Evidence-first means every meaningful claim is tied to a source you actually retrieved, logged, and can reopen. The assistant can help draft and summarize, but it can’t be treated as evidence. If a sentence can’t be supported by an included paper, rewrite it as uncertainty or remove it.
How do I stop citation drift when using an AI assistant?
Use hard inclusion rules, stable paper IDs, and a claim→evidence map. Draft in a strict pattern: claim, cited evidence, limitation, then transition. Require page numbers (or page ranges) for citations, and keep a corrections log so later rewrites can’t “float” away from the original support.

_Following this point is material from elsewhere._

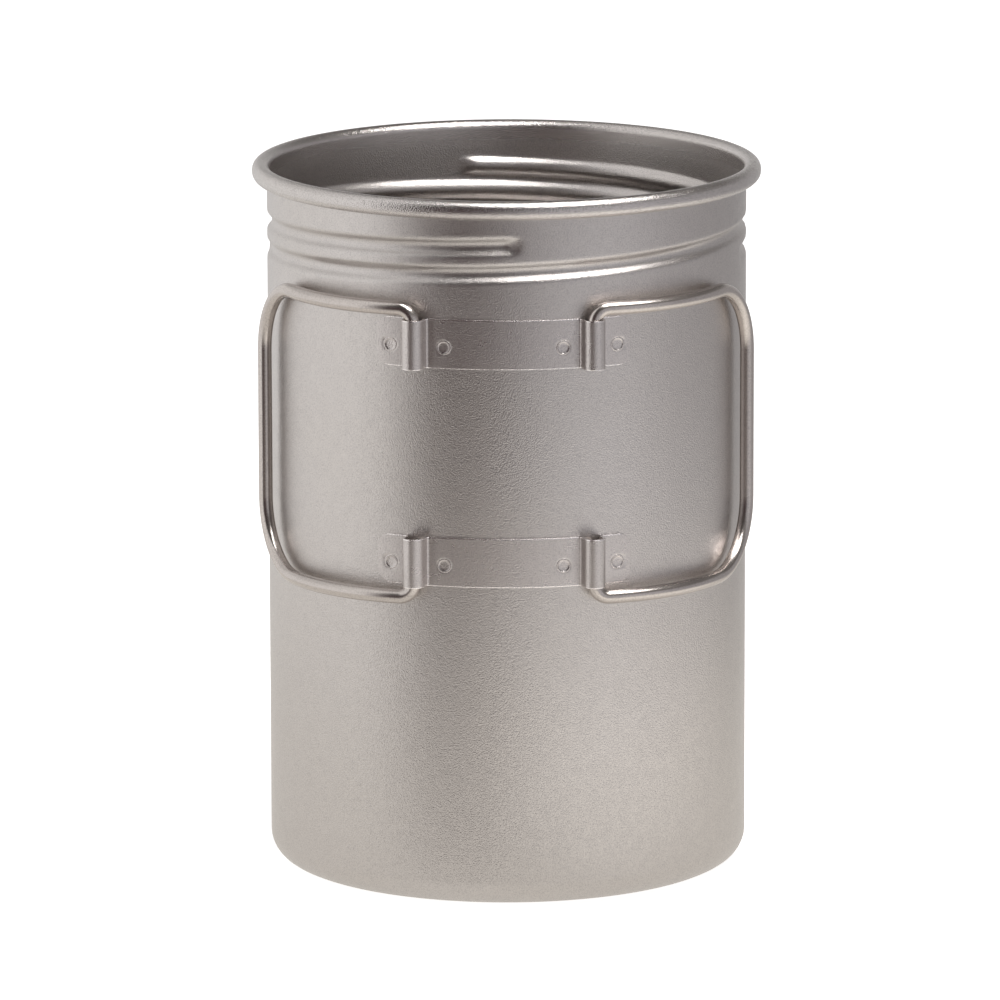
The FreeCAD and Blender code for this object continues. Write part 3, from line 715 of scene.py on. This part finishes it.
# %% [markdown]
# ## Blasted titanium
#
# The pot's skin was blasted with fine beads, which leaves a satin surface of tiny dents.
# Each dent mirrors a different part of the room, so the sheet looks grainy where light
# meets dark. Three sizes of noise make it: dents, patches of uneven blasting, and a wide
# drift in tone. All read object coordinates, so that the pattern has the same size on
# every piece. The rolled rim is a little smoother. The straps' cut edges are smoother
# too, and carry a painted highlight: a bright colour at their heights.

# %% The blasted sheet as a function
DENT_SCALE = 4200.0
PATCH_SCALE = 420.0
DRIFT_SCALE = 21.0
DRIFT_CONTRAST = 1.6
DRIFT_START = 0.3
DENT_SHARE = 0.85
PATCH_SHARE = 0.15
SPECKLE_CONTRAST = 4.0
SPECKLE_START = 1.75
SPECKLE_SHADE = 0.80
DRIFT_ROUGHNESS = 0.05
BUMP_DISTANCE = 0.00012
PATCH_BUMP = 0.05
RIM_BLEND = 0.6 * MM
# Painted highlight: a bright colour along the straps' cut edges, where their bevels would catch
# the light.
PAINTED_EDGE_HIGHLIGHT = (0.92, 0.88, 0.86)
EDGE_REACH = 0.21 * MM
EDGE_FULL = 0.6 * EDGE_REACH
EDGE_POLISH = 0.16


def titanium(name, tone, warm_tone, roughness, grain, mottle, rim=0.0, edges=()):
    """Blasted metal, smoother by rim on the rolled rim; painted highlight at the edges' heights.
    """
    material = bpy.data.materials.new(name)
    material.use_nodes = True
    finish = Finish(material.node_tree)
    place = finish.flow(finish.node("ShaderNodeTexCoord"), 3)
    dents = finish.flow(finish.node("ShaderNodeTexNoise", Vector=place, Scale=DENT_SCALE,
                                    Detail=1.0, Roughness=0.5))
    patches = finish.flow(finish.node("ShaderNodeTexNoise", Vector=place, Scale=PATCH_SCALE,
                                      Detail=4.0, Roughness=0.62))
    drift = finish.flow(finish.node("ShaderNodeTexNoise", Vector=place, Scale=DRIFT_SCALE,
                                    Detail=2.0, Roughness=0.5))
    tones = finish.blend(drift * DRIFT_CONTRAST - DRIFT_START, tone, warm_tone)
    speckle = dents * DENT_SHARE + patches * PATCH_SHARE
    tones = finish.blend(speckle * SPECKLE_CONTRAST - SPECKLE_START, tones,
                         tuple(part * SPECKLE_SHADE for part in tone))
    rough = roughness + (patches - 0.5) * mottle + (drift - 0.5) * DRIFT_ROUGHNESS
    level = finish.flow(finish.node("ShaderNodeSeparateXYZ", Vector=place), 2)
    for edge in edges:
        away = finish.node("ShaderNodeMath", {"operation": "ABSOLUTE"}, Value=level - edge)
        close = finish.rise(finish.flow(away), EDGE_REACH, EDGE_FULL)
        # Painted highlight: the colour turns bright within reach of each edge height, and the
        # finish is smoother there.
        tones = finish.blend(close, tones, PAINTED_EDGE_HIGHLIGHT)
        rough = rough - close * EDGE_POLISH
    if rim:
        rolled = POT_HEIGHT - RIM_HEIGHT
        rough = rough - finish.rise(level, rolled - RIM_BLEND, rolled + RIM_BLEND) * rim
    bump = finish.node("ShaderNodeBump", Strength=grain, Distance=BUMP_DISTANCE,
                       Height=dents + patches * PATCH_BUMP)
    shader = finish.node("ShaderNodeBsdfPrincipled", Base_Color=tones, Roughness=rough,
                         Metallic=1.0, Normal=finish.flow(bump))
    finish.show(shader)
    print("finish", name)
    return material


# %% Its settings for each piece
strap_edges = [corner[2] for node in ("upper_hinge_strap", "lower_hinge_strap")
               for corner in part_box(node)]
POT_TONE = (0.635, 0.602, 0.590)
POT_WARM = (0.64, 0.603, 0.574)
STRAP_TONE = (0.64, 0.60, 0.59)
STRAP_WARM = (0.645, 0.603, 0.575)
WIRE_TONE = (0.60, 0.555, 0.53)
WIRE_WARM = (0.61, 0.555, 0.515)
pot_finish = titanium("blasted_titanium", POT_TONE, POT_WARM, 0.31, 0.62, 0.10, rim=0.07)
strap_finish = titanium("strap_titanium", STRAP_TONE, STRAP_WARM, 0.29, 0.5, 0.10,
                        edges=strap_edges)
weld_finish = titanium("weld_titanium", STRAP_TONE, STRAP_WARM, 0.27, 0.4, 0.10)
wire_finish = titanium("drawn_wire_titanium", WIRE_TONE, WIRE_WARM, 0.23, 0.06, 0.06)


def dress(piece, material):
    """Give a piece one material in place of any it has."""
    piece.data.materials.clear()
    piece.data.materials.append(material)


dress(pot, pot_finish)
for place in ("upper", "lower"):
    dress(bpy.data.objects[place + "_strap"], strap_finish)
    dress(bpy.data.objects[place + "_welds"], weld_finish)
for piece in (handle, left_handle):
    dress(piece, wire_finish)

# %% [markdown]
# ## The camera
#
# A long lens from well back keeps the pot's sides nearly parallel. The camera stands
# in front, a little to the right of the straps' middle, and looks down by twelve
# degrees, so that the inside of the far rim shows.

# %% Place the camera
CAMERA_DISTANCE = 1.853
CAMERA_PITCH = math.radians(11.73)
CAMERA_ROLL = math.radians(-0.137)
CAMERA_TURN = math.radians(0.85)
CAMERA_TARGET = Vector((-1.455, 0.0, 72.65)) * MM
SENSOR_WIDTH = 36.0
LENS_LENGTHS = 9.19
FARTHEST_SEEN = 20.0

around = Matrix.Rotation(CAMERA_TURN, 3, "Z")
target = around @ CAMERA_TARGET
back = around @ Vector((0.0, -math.cos(CAMERA_PITCH), math.sin(CAMERA_PITCH)))
start_object_mode()
lens = bpy.data.cameras.new("studio_camera")
camera = bpy.data.objects.new("studio_camera", lens)
bpy.context.collection.objects.link(camera)
lens.sensor_width = SENSOR_WIDTH
lens.lens = LENS_LENGTHS * SENSOR_WIDTH
lens.clip_end = FARTHEST_SEEN
facing = back.to_track_quat("Z", "Y").to_matrix() @ Matrix.Rotation(CAMERA_ROLL, 3, "Z")
camera.matrix_world = Matrix.Translation(target + back * CAMERA_DISTANCE) @ facing.to_4x4()
bpy.context.scene.camera = camera
print("lens", round(lens.lens), "mm")

# %% [markdown]
# ## The studio
#
# Metal shows its surroundings more than its own colour, so the light is set up as
# things to reflect: a large white screen on the left, a dimmer one on the right, a dark
# room behind the camera and a soft box overhead. The pale floor is left out of the
# reflections, and a hidden bright mat round the pot takes its place there, which
# makes the lower part of the pot lighter than the top.

# %% Surroundings that change with direction
world = bpy.data.worlds.new("studio")
bpy.context.scene.world = world
world.use_nodes = True
room = Finish(world.node_tree)
look = room.flow(room.node("ShaderNodeTexCoord"), 0)
parts = room.node("ShaderNodeSeparateXYZ", Vector=look)
look_x, look_y, look_z = (room.flow(parts, index) for index in range(3))
turn_node = room.node("ShaderNodeMath", {"operation": "ARCTAN2"})
room.tree.links.new(look_x.socket, turn_node.inputs[0])
room.tree.links.new((look_y * -1.0).socket, turn_node.inputs[1])
share = room.flow(turn_node) * (0.5 / math.pi) + 0.5
print("a direction's place on the ramp comes from its turn, its level from its height")


# %% The room's tones at eye level and higher up
def screen(degrees):
    """Where a direction round the pot, in degrees from the front, lies on the ramp."""
    return degrees / 360.0 + 0.5


LOW_STOPS = (
    (0.0, (0.62, 0.61, 0.60)),
    (1.0, (0.62, 0.61, 0.60)),
    (screen(-140), (0.93, 0.92, 0.91)),
    (screen(-58), (1.02, 1.01, 1.00)),
    (screen(-41), (0.075, 0.052, 0.054)),
    (screen(-12), (0.075, 0.052, 0.054)),
    (screen(25), (0.51, 0.505, 0.525)),
    (screen(54), (0.62, 0.615, 0.64)),
    (screen(85), (0.43, 0.42, 0.435)),
    (screen(135), (0.40, 0.39, 0.395)),
)
HIGH_STOPS = (
    (0.0, (0.12, 0.11, 0.105)),
    (1.0, (0.12, 0.11, 0.105)),
    (screen(-140), (0.70, 0.69, 0.68)),
    (screen(-58), (0.98, 0.97, 0.96)),
    (screen(-40), (0.07, 0.062, 0.06)),
    (screen(-10), (0.07, 0.062, 0.06)),
    (screen(40), (0.22, 0.21, 0.205)),
    (screen(120), (0.18, 0.17, 0.165)),
)


ZENITH_TONE = (0.33, 0.31, 0.305)
WALL_RISE = (0.24, 0.46)
ZENITH_RISE = (0.90, 0.98)
low_tone = room.flow(room.node("ShaderNodeValToRGB", {"stops": LOW_STOPS}, Fac=share))
high_tone = room.flow(room.node("ShaderNodeValToRGB", {"stops": HIGH_STOPS}, Fac=share))
tone = room.blend(room.rise(look_z, *WALL_RISE), low_tone, high_tone)
tone = room.blend(room.rise(look_z, *ZENITH_RISE), tone, ZENITH_TONE)
room.show(room.node("ShaderNodeBackground", Color=tone, Strength=1.0), "ShaderNodeOutputWorld")
print("room of", len(LOW_STOPS), "low and", len(HIGH_STOPS), "high tones")

# %% The overhead soft box
BOX_PLACE = Vector((0.25, -0.24, 0.92))
BOX_AIM = Vector((0.0, 0.0, 0.12))
BOX_SIDE = 0.62
BOX_WATTS = 8.5
BOX_TONE = (1.0, 0.985, 0.97)

light = bpy.data.lights.new("overhead_box", "AREA")
light.shape = "SQUARE"
light.size = BOX_SIDE
light.energy = BOX_WATTS
light.color = BOX_TONE
lamp = bpy.data.objects.new("overhead_box", light)
bpy.context.collection.objects.link(lamp)
facing = (BOX_PLACE - BOX_AIM).to_track_quat("Z", "Y").to_matrix()
lamp.matrix_world = Matrix.Translation(BOX_PLACE) @ facing.to_4x4()
lamp.visible_camera = False
print("soft box", round((BOX_PLACE - BOX_AIM).length, 2), "m from the pot")

# %% The pale floor
FLOOR_DEPTH = 0.2 * MM
FLOOR_RADIUS = 6.0
FLOOR_TONE = (0.86, 0.86, 0.86, 1.0)
FLOOR_GLOW = 0.75
DISC_POINTS = 96
DISC_INSETS = 3


def stage_disc(name, radius, depth):
    """A round, level sheet of rings under the pot, which is no part of it."""
    start_object_mode()
    bpy.ops.mesh.primitive_circle_add(vertices=DISC_POINTS, radius=radius, fill_type="NGON",
                                      location=(0, 0, -depth))
    disc = named(name)
    bpy.ops.object.mode_set(mode="EDIT")
    bpy.ops.mesh.select_all(action="SELECT")
    for _ in range(DISC_INSETS):
        bpy.ops.mesh.inset(thickness=radius / (DISC_INSETS + 1), depth=0)
    start_object_mode()
    return disc


floor = stage_disc("floor", FLOOR_RADIUS, FLOOR_DEPTH)
floor_material = bpy.data.materials.new("pale_floor")
floor_material.use_nodes = True
floor_finish = Finish(floor_material.node_tree)
floor_finish.show(floor_finish.node("ShaderNodeBsdfPrincipled",
                                    Base_Color=FLOOR_TONE, Roughness=0.9,
                                    Emission_Color=(1.0, 1.0, 1.0, 1.0),
                                    Emission_Strength=FLOOR_GLOW))
dress(floor, floor_material)
floor.visible_glossy = False
print("floor", FLOOR_RADIUS, "m in radius")

# %% The hidden bright mat
MAT_DEPTH = 0.4 * MM
MAT_RADIUS = 0.55
MAT_FADE = (0.10, 0.46)
MAT_TURN = 9.4
MAT_START = 0.8
MAT_DIM = (0.80, 0.77, 0.72)
MAT_BRIGHT = (1.26, 1.22, 1.15)

mat = stage_disc("bright_mat", MAT_RADIUS, MAT_DEPTH)
mat_material = bpy.data.materials.new("mat_glow")
mat_material.use_nodes = True
mat_finish = Finish(mat_material.node_tree)
mat_place = mat_finish.flow(mat_finish.node("ShaderNodeTexCoord"), 3)
reach = mat_finish.node("ShaderNodeVectorMath", {"operation": "LENGTH"}, Vector=mat_place)
fade = mat_finish.rise(mat_finish.flow(reach, "Value"), *MAT_FADE)
mat_parts = mat_finish.node("ShaderNodeSeparateXYZ", Vector=mat_place)
mat_x, mat_y = (mat_finish.flow(mat_parts, index) for index in range(2))
mat_share = mat_finish.node("ShaderNodeClamp", Value=(mat_x - mat_y) * MAT_TURN - MAT_START)
mat_tone = mat_finish.blend(mat_finish.flow(mat_share), MAT_DIM, MAT_BRIGHT)
glow = mat_finish.node("ShaderNodeEmission", Color=mat_tone, Strength=1.0)
clear = mat_finish.node("ShaderNodeBsdfTransparent")
joined = mat_finish.node("ShaderNodeMixShader", Fac=fade)
mat_finish.tree.links.new(glow.outputs[0], joined.inputs[1])
mat_finish.tree.links.new(clear.outputs[0], joined.inputs[2])
mat_finish.show(joined)
dress(mat, mat_material)
mat.visible_camera = False
mat.visible_diffuse = False
mat.visible_shadow = False
print("mat fades out from", MAT_FADE[0], "to", MAT_FADE[1], "m")

bpy.context.scene.view_settings.view_transform = "Standard"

What’s the minimum citation verification checklist?
Verify the paper exists in your library record (title, authors, year, DOI or identifier). Open the PDF or authoritative abstract and confirm the cited page supports the claim. Prefer primary studies over summaries. If you can’t verify it end-to-end, delete the citation and revise the sentence.
When should I use scoping vs systematic reviews?
Use a scoping review when you need to map what exists, definitions vary, or you expect broad, heterogeneous evidence. Use a systematic review when decisions depend on completeness and reproducibility, with tight inclusion rules and structured extraction. Match the rigor to the risk of being wrong.
How should teams handle PDFs, licensing, and retention?
Separate “allowed to store” documents from sources you can only query. Keep exports, PDFs, and logs in an approved workspace with least-privilege access. Define retention and deletion rules for prompts and outputs, and document licensing limits before you reuse tables, figures, or long excerpts.